Before proceeding with the question, we must know that for an irrational number, the irrational part i.e. the number inside the square root is the same for the number and it’s cube root.
In the question, we are asked to find the cube root of an irrational number which is $38+17\sqrt{5}$. Since the irrational part i.e. the number inside the square root is the same for the number and it’s cube root, we can assume the cube root of $38+17\sqrt{5}$ as $a+b\sqrt{5}$.
As $a+b\sqrt{5}$ is the cube root of $38+17\sqrt{5}$, we can say that the cube of $a+b\sqrt{5}$ is equal to $38+17\sqrt{5}$. Hence, we can write,
\[{{\left( a+b\sqrt{5} \right)}^{3}}=38+17\sqrt{5}............\left( 1 \right)\]

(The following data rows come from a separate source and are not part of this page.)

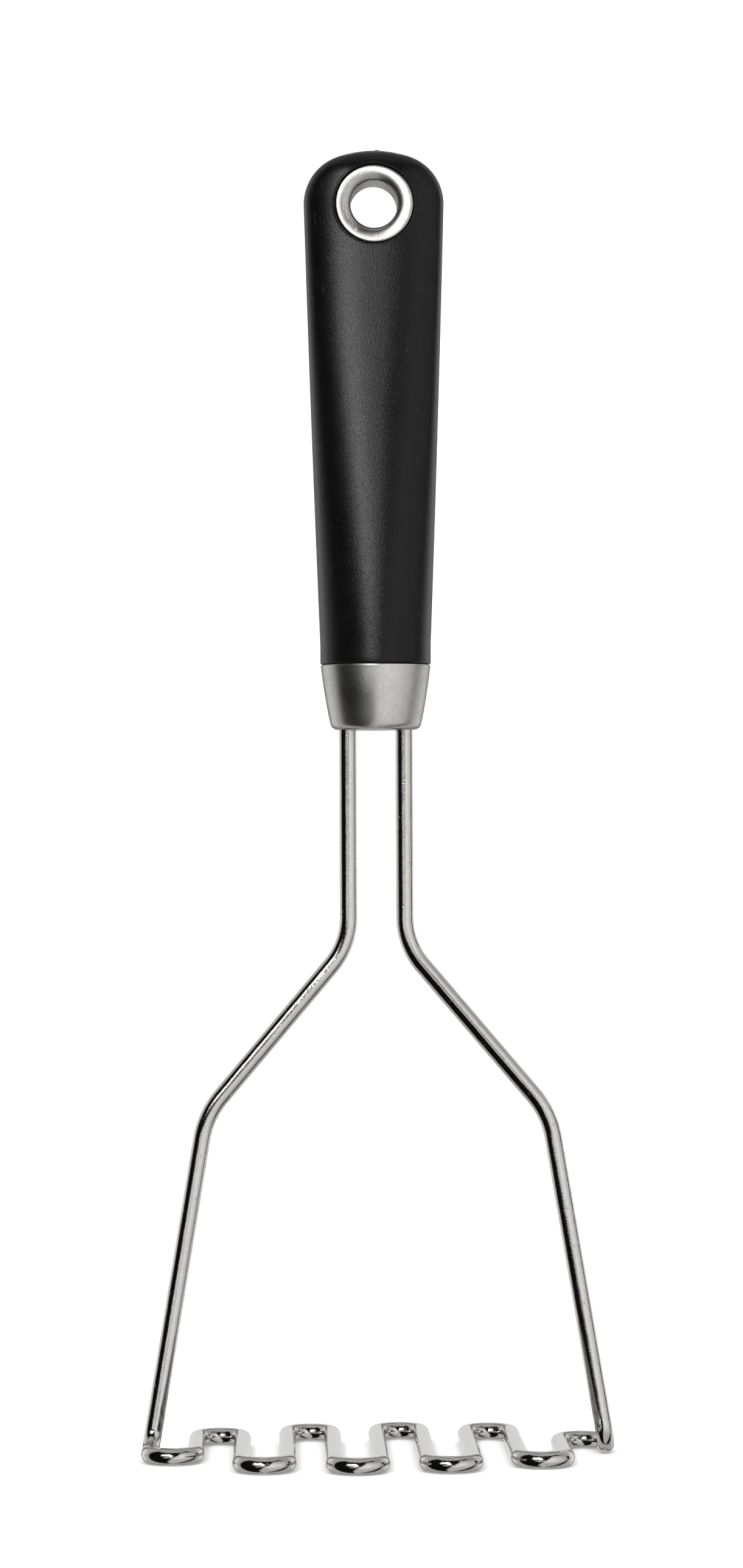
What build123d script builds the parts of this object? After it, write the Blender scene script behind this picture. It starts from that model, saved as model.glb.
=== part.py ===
from build123d import *

# Wire potato masher: one bent stainless wire with a serpentine foot, held in a rubber-skinned handle.
#
# Units are millimetres. The origin is on the floor under the middle of the foot, +Z points up along the
# handle, and X runs across the spread arms. The broad face with the front eyelet looks along -Y.

import os
from math import cos, pi, sin, sqrt

# Wire: one length of round stainless rod
wire_diameter = 3.5
neck_spacing = 11.4  # between the two neck rods' centre lines
neck_bend_z = 103.4  # where the neck rods turn outward
shoulder_spacing = 69.5
shoulder_z = 69.1  # where the slanted runs turn down
neck_bend_radius = 15.0
shoulder_bend_radius = 18.0
foot_bend_radius = 4.4  # arm into foot, just over one wire diameter

# Serpentine foot: ten semicircular loops, alternately at the front and the back
foot_pitch = 9.22
front_reach = (11.4, 25.4, 27.4, 25.8, 20.1)  # loop centre lines in front of the arms, left to right
back_reach = front_reach[::-1]  # the foot looks the same turned half round

# Wire ends inside the handle, flattened so that they can't pull out or turn
anchor_start_z = 204.0
anchor_taper = 4.0
anchor_top_z = 220.0
anchor_width = 5.2
anchor_thickness = 2.36

# Ferrule: drawn cup with a slightly barrelled wall
ferrule_bottom_z = 146.85
ferrule_top_z = 159.91
ferrule_bottom_radius = 8.98
ferrule_middle_radius = 10.23
ferrule_top_radius = 11.13
ferrule_wall = 0.6
ferrule_floor_flare = 0.12  # how far the wall has widened at the top of its floor
ferrule_corner_radius = 1.5
rod_hole_clearance = 0.1

# Handle: round at the ferrule, flatter and wider towards the hang hole
handle_bottom_z = 160.05
handle_top_z = 264.0
lip_top_z = 164.0  # a short straight lip stands next to the ferrule
face_start_z = 246.0  # above this the two broad faces are parallel
lip_half_width = 11.2
grip_half_width_top = 14.2
grip_bulge = 0.13
lip_half_thickness = 11.2
face_half_thickness = 6.9
face_squareness = 2.8  # superellipse power of the section at the hang hole; 2 is an ellipse
dome_corner_radius = 10.0
dome_top_radius = 24.6
dome_edge_radius = 5.0
skin_thickness = 2.2

# Moulding gate on top of the grip
gate_x = 0.7
gate_diameter = 1.3
gate_height = 0.4

# Hang hole: two pressed eyelets, one inside the other
hang_hole_z = 252.75
window_radius = 8.2  # hole in the rubber skin round each eyelet
eyelet_rim_radius = 7.95
eyelet_crest_radius = 7.3
eyelet_half_depth = 6.5
eyelet_sheet = 0.45
throat_y = 4.9  # where each flange's trumpet throat runs into its tube
barrel_bore_radius = 4.75
barrel_wall = 0.4
barrel_end_y = 4.35  # just inside the back eyelet's throat
collar_wall = 0.5
collar_end_y = -2.6
eyelet_clearance = 0.1

wire_radius = wire_diameter / 2
neck_x = neck_spacing / 2
shoulder_x = shoulder_spacing / 2
leg_x = [foot_pitch * (index - 5) for index in range(11)]
ferrule_middle_z = (ferrule_top_z + ferrule_bottom_z) / 2
ferrule_floor_z = ferrule_bottom_z + ferrule_wall
cavity_floor_radius = ferrule_bottom_radius - ferrule_wall + ferrule_floor_flare
cavity_middle_radius = ferrule_middle_radius - ferrule_wall
cavity_top_radius = ferrule_top_radius - ferrule_wall
cavity_corner_radius = ferrule_corner_radius - ferrule_wall
boss_half_depth = face_half_thickness - skin_thickness
collar_bore_radius = barrel_bore_radius + barrel_wall
hang_hole_axis = Axis((0, 0, hang_hole_z), (0, 1, 0))

# The dome's outline: a crown arc that runs into two corner arcs
corner_centre_x = grip_half_width_top - dome_corner_radius
crown_centre_z = handle_top_z - dome_top_radius
dome_rise = sqrt((dome_top_radius - dome_corner_radius) ** 2 - corner_centre_x**2)
dome_base_z = crown_centre_z + dome_rise


def rise_share(z):
    """How far up the tapering part of the handle a height is, from 0 to 1."""
    return min(max((z - lip_top_z) / (face_start_z - lip_top_z), 0), 1)


def side_half_width(z):
    """Half-width of the grip below its dome: a lip, then a nearly straight, slightly bulged taper."""
    if z <= lip_top_z:
        return lip_half_width
    share = (z - lip_top_z) / (dome_base_z - lip_top_z)
    taper = lip_half_width + (grip_half_width_top - lip_half_width) * share
    return taper + grip_bulge * 4 * share * (1 - share)


def handle_half_width(z, inset):
    """Half-width of the handle's front outline at height z, moved inward by inset."""
    corner = dome_corner_radius - inset
    crown = dome_top_radius - inset
    corner_top = dome_base_z + dome_rise * corner / (dome_top_radius - dome_corner_radius)
    if z <= dome_base_z:
        return side_half_width(z) - inset
    if z <= corner_top:
        return corner_centre_x + sqrt(corner**2 - (z - dome_base_z) ** 2)
    return sqrt(crown**2 - (z - crown_centre_z) ** 2)


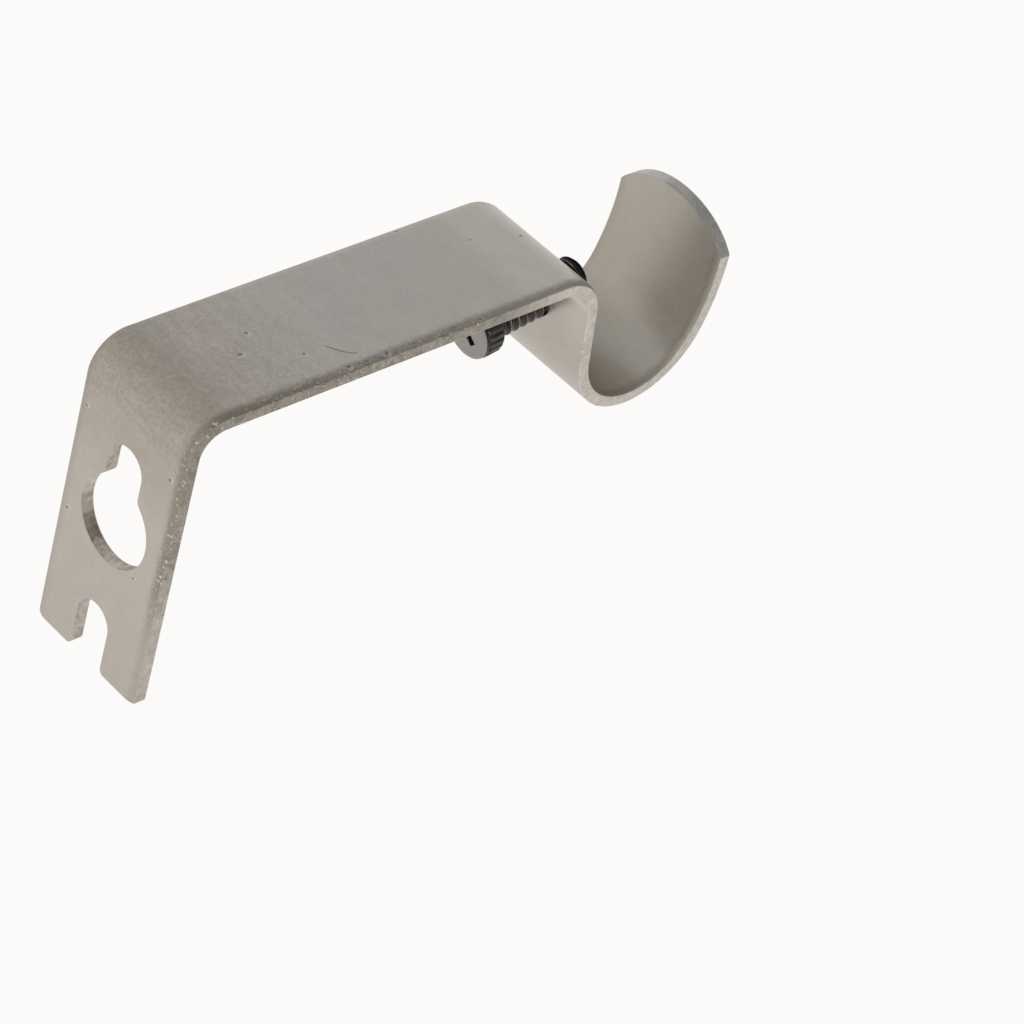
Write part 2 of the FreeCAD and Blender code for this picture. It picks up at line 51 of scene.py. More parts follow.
# the side view, from the plate's end on: straight runs, and bends with their inside radius
PLATE_END = -31.4
PLATE_STRAIGHT = 39.5
PLATE_CORNER = 0.5
WALL_BEND = 89.0
WALL_BEND_INSIDE = 3.5
ARM_STRAIGHT = 56.6
DROP_BEND = 81.4
DROP_BEND_INSIDE = 5.6
NECK_STRAIGHT = 9.5
CUP_BEND = 153.6
CUP_INSIDE = 10.1
LIP_BEND = 31.4
LIP_INSIDE = 31.0
CUP_FAR_SIDE = 85.0

# the arc that the lip's end is trimmed to, and how far out from the wall it is cut
LIP_CROWN_RADIUS = 12.08
LIP_TOP = 14.59
LIP_OUT = 91.5

# the openings, each with the radius of its round parts, and heights above and below them
KEYHOLE_WIDE = 6.3
KEYHOLE_SLOT = 3.2
KEYHOLE_STEP = 8.5
WAIST_ROUNDING = 1.3
NOTCH = 3.0
NOTCH_TOP = -25.0
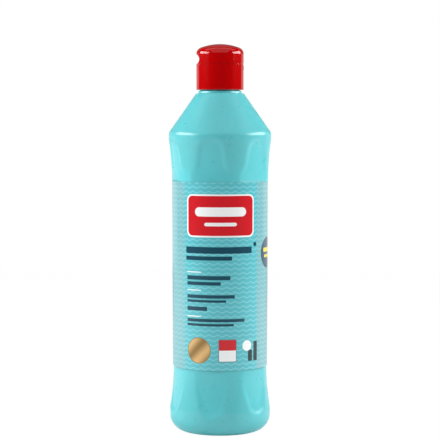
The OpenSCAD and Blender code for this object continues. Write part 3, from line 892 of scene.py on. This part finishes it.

Also, we have a formula which can be used to solve the above equation. The formula is,
${{\left( x+y \right)}^{3}}={{x}^{3}}+{{y}^{3}}+3{{x}^{2}}y+3x{{y}^{2}}................\left( 2 \right)$
From equation $\left( 1 \right)$, substituting $x=a$ and $y=b\sqrt{5}$ in equation $\left( 2 \right)$, we get.
\[\begin{align}
& {{\left( a+b\sqrt{5} \right)}^{3}}={{a}^{3}}+{{\left( b\sqrt{5} \right)}^{3}}+3{{a}^{2}}\left( b\sqrt{5} \right)+3a{{\left( b\sqrt{5} \right)}^{2}} \\
& \Rightarrow {{\left( a+b\sqrt{5} \right)}^{3}}={{a}^{3}}+5{{b}^{3}}\sqrt{5}+3{{a}^{2}}b\sqrt{5}+15a{{b}^{2}} \\
& \Rightarrow {{\left( a+b\sqrt{5} \right)}^{3}}={{a}^{3}}+15a{{b}^{2}}+5{{b}^{3}}\sqrt{5}+3{{a}^{2}}b\sqrt{5} \\
& \Rightarrow {{\left( a+b\sqrt{5} \right)}^{3}}={{a}^{3}}+15a{{b}^{2}}+\sqrt{5}\left( 5{{b}^{3}}+3{{a}^{2}}b \right)..........\left( 3 \right) \\
\end{align}\]
Substituting \[{{\left( a+b\sqrt{5} \right)}^{3}}={{a}^{3}}+15a{{b}^{2}}+\sqrt{5}\left( 5{{b}^{3}}+3{{a}^{2}}b \right)\] from equation $\left( 3 \right)$ in equation $\left( 1 \right)$, we get,
\[{{a}^{3}}+15a{{b}^{2}}+\sqrt{5}\left( 5{{b}^{3}}+3{{a}^{2}}b \right)=38+17\sqrt{5}...........\left( 4 \right)\]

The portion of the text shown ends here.